Penso que um dos maiores desafios da vida é aprendermos a noção do viver “só”. Sua história retrata muito isto. Como ele rompe com a família, e sociedade, e faz isso de modo intenso e extremo sim, mas acredito que isso não significa que tenhamos de abandonar o mundo e nossos relacionamentos para experimentar a solidão e assim estarmos bem nas relações.
Viver “só” consiste na capacidade de se manter focado em sua própria interioridade, e ainda assim estarmos cercados por outros. Quanto mais adentrarmos na dimensão do silêncio, mais rapidamente aprenderemos a perceber nossas reais necessidades. O que segue para a final necessidade que talvez Chris tão profundamente percebeu em seus últimos momentos de vida, que é o próxima e derradeira parte.
Parte IV- Felicidade
“Sempre sei, realmente. Só o que eu quis, todo o tempo, o que eu pelejei para achar, era uma coisa só - a inteira - cujo significado e vislumbrado dela eu vejo que sempre tive. A que era: que existe uma receita, a norma dum caminho certo, estreito, de cada uma pessoa viver - e essa pauta cada um tem - mas a gente mesmo, no comum, não sabe encontrar; como é que, sozinho, por si, alguém ia poder encontrar e saber?” (Guimarães Rosa).

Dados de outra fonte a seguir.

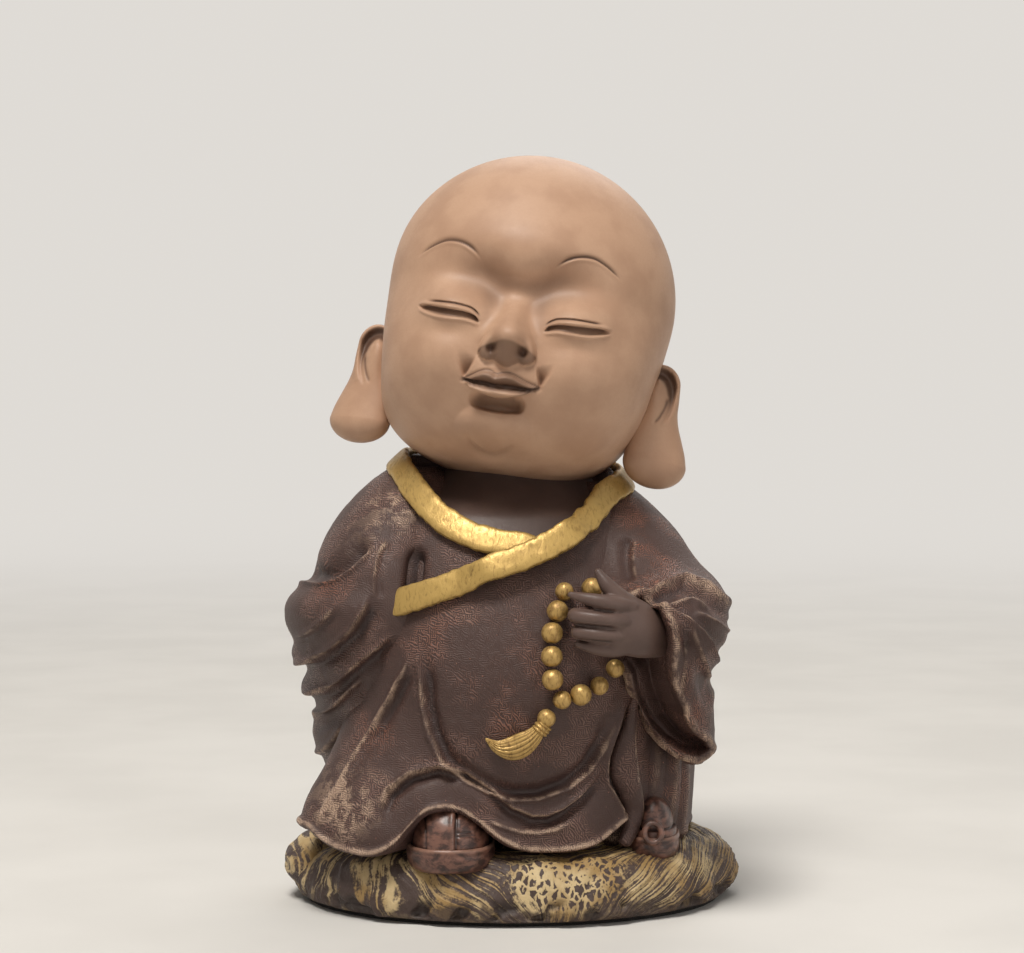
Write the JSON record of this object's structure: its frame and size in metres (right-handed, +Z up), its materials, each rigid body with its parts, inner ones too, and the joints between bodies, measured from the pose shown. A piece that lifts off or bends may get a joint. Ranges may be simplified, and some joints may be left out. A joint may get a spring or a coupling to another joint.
{
  "type": "monk figurine",
  "caption": "Standing child monk with a large bald head, long ears, crossed-collar robe and a string of beads with a tassel, on a rough rock-like base.",
  "frame": {"origin": "middle of the underside of the felt pad, half-way between the outermost points of the whole each way", "axes": "+Z up; the figure faces -Y; its right hand side is towards -X"},
  "size_m": [0.0983, 0.0822, 0.16],
  "materials": {
    "felt": "matt felt",
    "earth": "cast resin painted like rock, ochre over dark umber",
    "robe_brown": "textured cast resin with dry-brushed edges",
    "skin": "smooth matt resin",
    "dark_skin": "smooth matt resin",
    "collar_gold": "rough gold leaf paint on resin",
    "bead_gold": "satin antique gold paint on resin",
    "shoe_brown": "satin varnish on resin"
  },
  "bodies": {
    "root": {"felt_pad": "felt", "base_mound": "earth", "head": "skin", "right_ear": "skin", "left_ear": "skin", "left_hand": "dark_skin", "right_hand": "dark_skin", "neck_and_chest": "dark_skin", "right_shoe_sole": "shoe_brown", "right_shoe_upper": "shoe_brown", "right_shoe_strap": "shoe_brown", "left_shoe_sole": "shoe_brown", "left_shoe_upper": "shoe_brown", "left_shoe_strap": "shoe_brown", "left_shoe_buckle": "shoe_brown", "robe_body": "robe_brown", "inner_skirt": "robe_brown", "robe_front_flap": "robe_brown", "right_sleeve": "robe_brown", "left_sleeve": "robe_brown", "collar_under_band": "collar_gold", "collar_over_band": "collar_gold", "bead_01": "bead_gold", "bead_02": "bead_gold", "bead_03": "bead_gold", "bead_04": "bead_gold", "bead_05": "bead_gold", "bead_06": "bead_gold", "bead_07": "bead_gold", "bead_08": "bead_gold", "bead_09": "bead_gold", "bead_10": "bead_gold", "tassel_bead": "bead_gold", "tassel_cap": "bead_gold", "tassel": "bead_gold"}
  },
  "joints": []
}
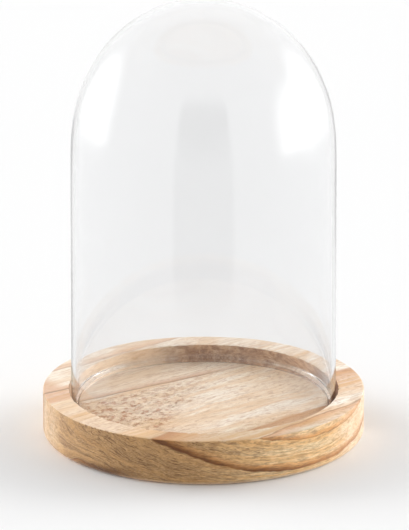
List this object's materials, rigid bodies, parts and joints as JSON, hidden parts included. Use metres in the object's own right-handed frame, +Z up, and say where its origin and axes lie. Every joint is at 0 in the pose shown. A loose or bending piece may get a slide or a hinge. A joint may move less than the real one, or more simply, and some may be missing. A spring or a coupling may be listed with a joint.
{
  "type": "bell jar",
  "caption": "Clear glass dome with a rounded top that lifts off a round turned wooden base, standing in the flat recess cut in its top face.",
  "frame": {"origin": "centre of the base's underside, on the surface that the object stands on", "axes": "+Z up, along the common axis of the base, the recess and the dome; X and Y are free, because every shape is turned about Z, and the wood's grain runs about 40 degrees from +X towards +Y"},
  "size_m": [0.1, 0.1, 0.14],
  "materials": {
    "glass": "clear blown glass, polished, colourless",
    "wood": "pale open-grained wood, sanded and left unvarnished, with brown growth rings"
  },
  "bodies": {
    "base": {"wood_base": "wood"},
    "dome": {"glass_dome": "glass"}
  },
  "joints": [
    {"name": "dome_lift", "type": "slide", "parent": "base", "child": "dome", "axis": [0, 0, 1], "range_m": [0, 0.15]}
  ]
}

Ele tinha a intenção de retornar a sociedade. Na minha opinião, provavelmente ele poderia se transformar ainda mais, era tão jovem! Mas ele obteve o que ansiava. Em seus momentos finais de vida, é comovente de ver, por estar em sofrimento até mesmo físico, e mesmo assim chega a uma reflexão de maneira lúcida, da necessidade do outro para poder ser a real a alegria que estava sentindo, pois há a seguinte conclusão, em seus últimos escritos: “A felicidade só é real quando compartilhada”.
Que possamos fazer um capinar de nossa vida de maneira mais humilde e verdadeira, buscando enxergar e viver um melhor contato com a Natureza, com tudo e todos a nossa volta, não precisando chegar a essa forma extrema vivida por Chris no Alasca, para que tenhamos uma colheita real e compartilhada!